Curbing School Bullying
Guangming Daily February 23
Though school bullying has been causing serious harm to the students involved, their families and their communities, a unified and standard strategy to cope with it is yet to be put in place in most parts of China. In many places, the measures are nothing more than sloganeering and short-lived campaigns.
At the end of 2017, the Ministry of Education for the first time came up with a comprehensive definition of “school bullying” and announced measures to deal with, prevent and punish such incidents.
But some primary and middle schools are not actively trying to combat bullying. Neither do they stress the importance of legal education for students nor try to solve the problem responsibly in the aftermath.
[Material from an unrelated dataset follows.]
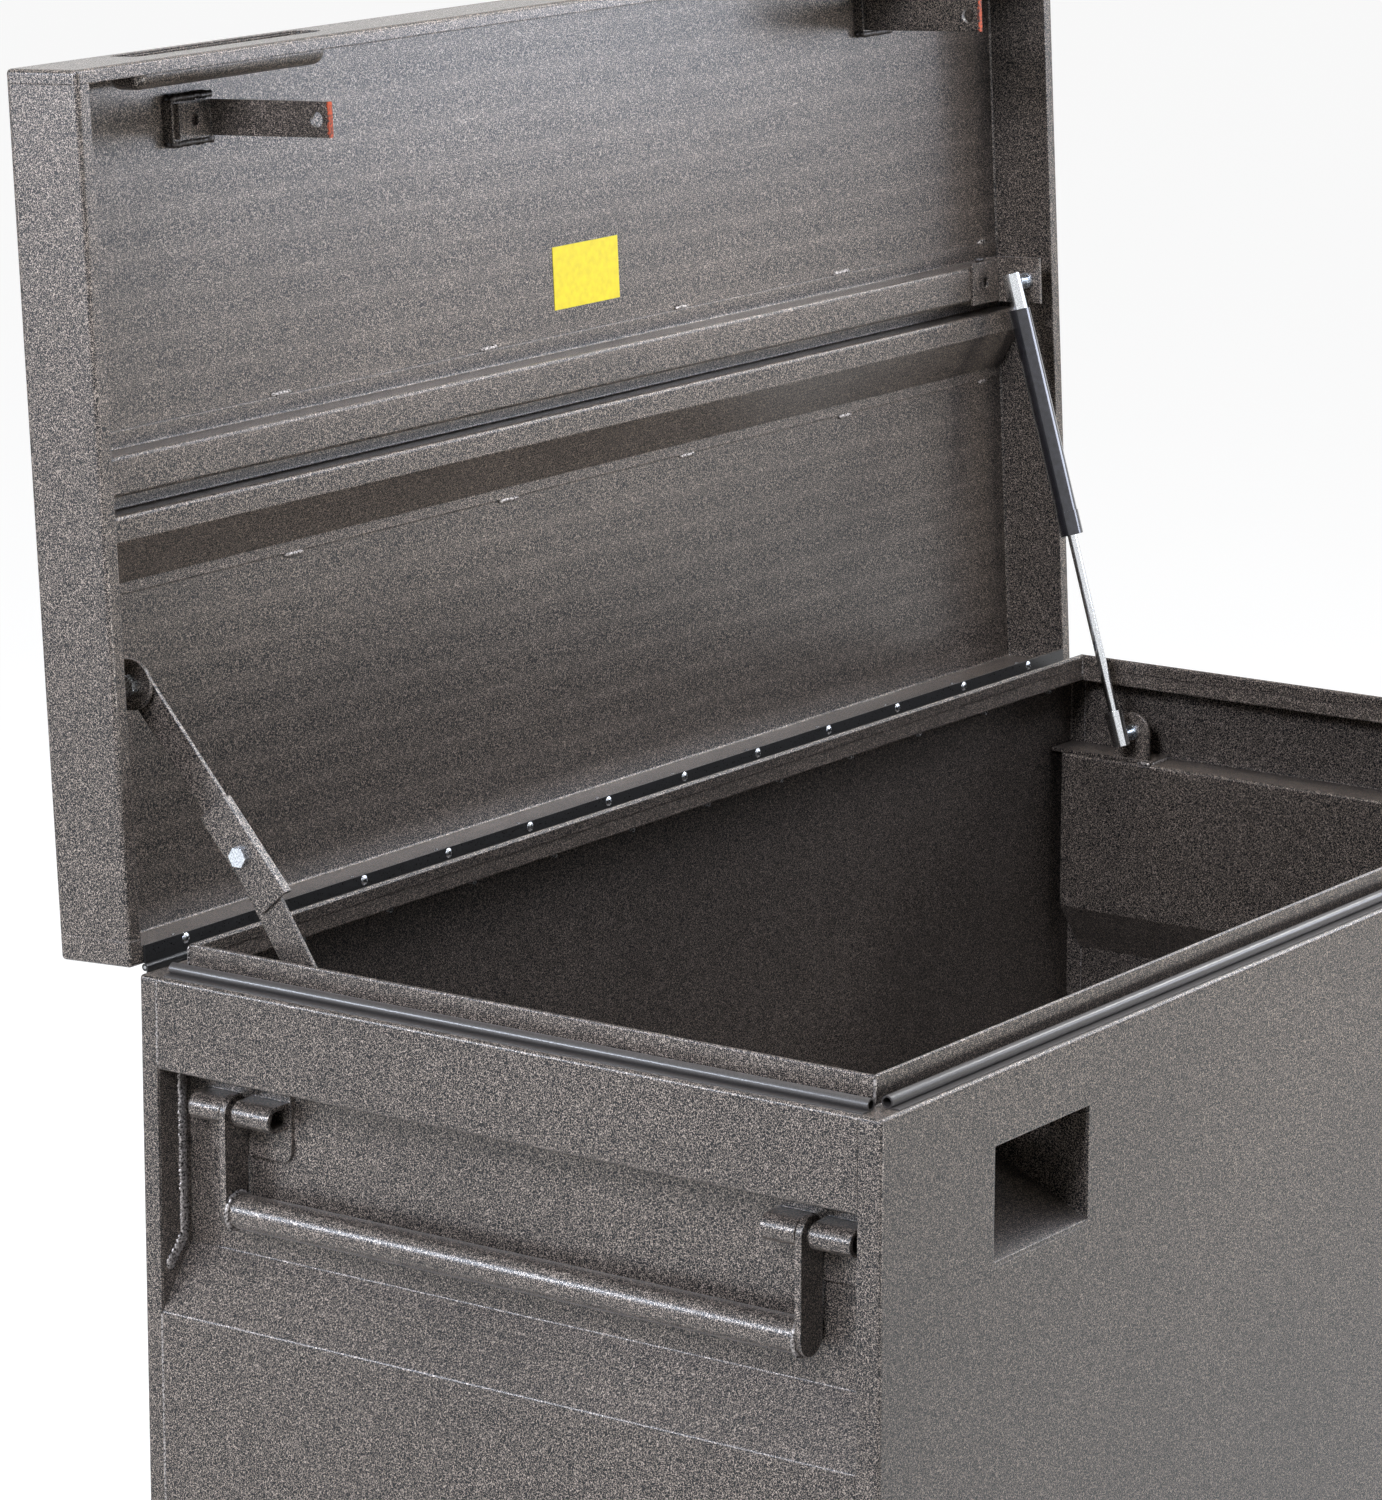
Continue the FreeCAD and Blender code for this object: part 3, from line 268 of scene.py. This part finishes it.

The biggest reason for this indifference is their preoccupation with students’ academic performance and admission to senior schools. Anything outside this core mission tends to be marginalized. Legal education, which is important for inculcating a sense of discipline and making students law-abiding, is seldom paid attention to on campus. Some schools even cover up cases of bullying, and so incidents that should be brought under legal procedure are casually dealt with within the school. This undoubtedly fuels bullying.
The key to improving the situation is to correct schools’ negligence. Teachers and schools should pay equal attention to both students’ examination scores and personality and sense of social responsibility. Furthermore, schools should be monitored by a third-party committee comprised of teachers, parents, education experts and officials.